Most materials meet the minimum strength requirement for inlays, onlays and veneers. However, adhesive cementation and esthetics are crucial factors to consider when choosing the best material for your patient. Lithium disilicate ceramics (LDS) and resin-ceramic composites (RCC) are often chosen for several reasons: LDS provides better mechanical properties and esthetics, while RCC is easy to fabricate and requires less chair time.

2)    Anterior Single Crowns:

For anterior single crowns, LDS restorations provide an excellent combination of esthetics and strength. They provide better mechanical properties than feldspathic or leucite-reinforced porcelains and improved esthetics compared to the traditional porcelain-fused-to-metal (PFM).

3)    Posterior Single Crowns:

With its high strength and low cost, full-contour zirconia provides an alternative to conventional full-metal crowns and PFMs. As a single layer restoration, it requires less manufacturing time than PFM, but provides less translucency. LDS is preferred for low retention preparations over zirconia because of its improved bonding, and should also be considered for patients whose wide smiles call for a more natural appearance in the molar region.

4)    Anterior Three-Unit Fixed Dental Prostheses (FDP):

The adequate strength and excellent esthetics of LDS make it a good option for anterior three-unit FDPs, while a bi-layered option – such as porcelain-fused-to-zirconia (PFZ) – can be used in situations where strength is more important than esthetics.

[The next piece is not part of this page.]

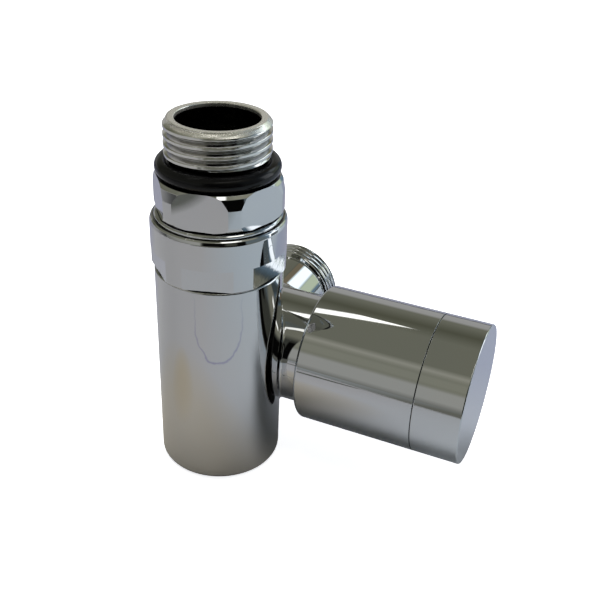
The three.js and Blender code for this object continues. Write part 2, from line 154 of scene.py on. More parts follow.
def outline(corners, closed):
    """Rows (radius, height, normal radius, normal height) of a profile that runs anticlockwise.

    A corner is (radius, height) or (radius, height, fillet). All are rounded but the ends of an open one."""
    points = [np.array(c[:2], float) for c in corners]
    fillets = [c[2] if len(c) > 2 else SMALL_FILLET for c in corners]
    count = len(points)
    rows = []
    for i in range(count):
        here = points[i]
        if not closed and i in (0, count - 1):
            a, b = (here, points[1]) if i == 0 else (points[-2], here)
            d = (b - a) / np.linalg.norm(b - a)
            rows.append((*here, d[1], -d[0]))
            continue
        before, after = points[i - 1], points[(i + 1) % count]
        d1, d2 = here - before, after - here
        l1, l2 = np.linalg.norm(d1), np.linalg.norm(d2)
        d1, d2 = d1 / l1, d2 / l2
        turn = math.atan2(d1[0] * d2[1] - d1[1] * d2[0], float(d1 @ d2))
        if abs(turn) < STRAIGHT:
            rows.append((*here, d1[1], -d1[0]))
            continue
        reach = min(fillets[i] * abs(math.tan(turn / 2)), 0.45 * l1, 0.45 * l2)
        radius = reach / abs(math.tan(turn / 2))
        side = math.copysign(1, turn)
        centre = here - d1 * reach + side * radius * np.array([-d1[1], d1[0]])
        steps = max(2, math.ceil(abs(turn) / FILLET_STEP))
        for s in range(steps + 1):
            t = turn * s / steps
            n = np.array([d1[1], -d1[0]])
            n = np.array([n[0] * math.cos(t) - n[1] * math.sin(t), n[0] * math.sin(t) + n[1] * math.cos(t)])
            rows.append((*(centre + side * radius * n), *n))
    return np.array(rows)


def turned(rows, closed, segments=SEGMENTS):
    """Vertices, faces and normals of a profile turned about Z."""
    angle = np.arange(segments) * 2 * math.pi / segments
    c, s = np.cos(angle), np.sin(angle)
    verts, normals, rings = [], [], []
    total = 0
    for r, h, nr, nh in rows:
        if r < 1e-6:
            verts.append([[0, 0, h]])
            normals.append([[0, 0, nh]])
            rings.append((total, 1))
            total += 1
        else:
            verts.append(np.stack([r * c, r * s, np.full(segments, h)], 1))
            normals.append(np.stack([nr * c, nr * s, np.full(segments, nh)], 1))
            rings.append((total, segments))
            total += segments
    faces = []
    pairs = list(zip(rings, rings[1:]))
    if closed:
        pairs.append((rings[-1], rings[0]))
    for (a, na), (b, nb) in pairs:
        for i in range(segments):
            j = (i + 1) % segments
            if na == 1:
                faces.append((a, b + j, b + i))
            elif nb == 1:
                faces.append((a + i, a + j, b))
            else:
                faces.append((a + i, a + j, b + j, b + i))
    return np.concatenate(verts), faces, np.concatenate(normals)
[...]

5)    Posterior Three-Unit Fixed Dental Prostheses / Multi-Unit:

Strength is a primary requirement in the posterior region. Full-contour zirconia is a high-strength, single-layer restorative material that can be used instead of more conventional metal or PFM options. The bi-layered PFZ also provides adequate strength and esthetics in such situations.

There are a wide variety of materials available for CAD/CAM restorations, each differing in terms of their microstructure, strength, translucency, and clinical indications. While moving away from more traditional materials can be daunting, the benefits of CAD/CAM materials can pay off, and provide you and your patient with more flexibility.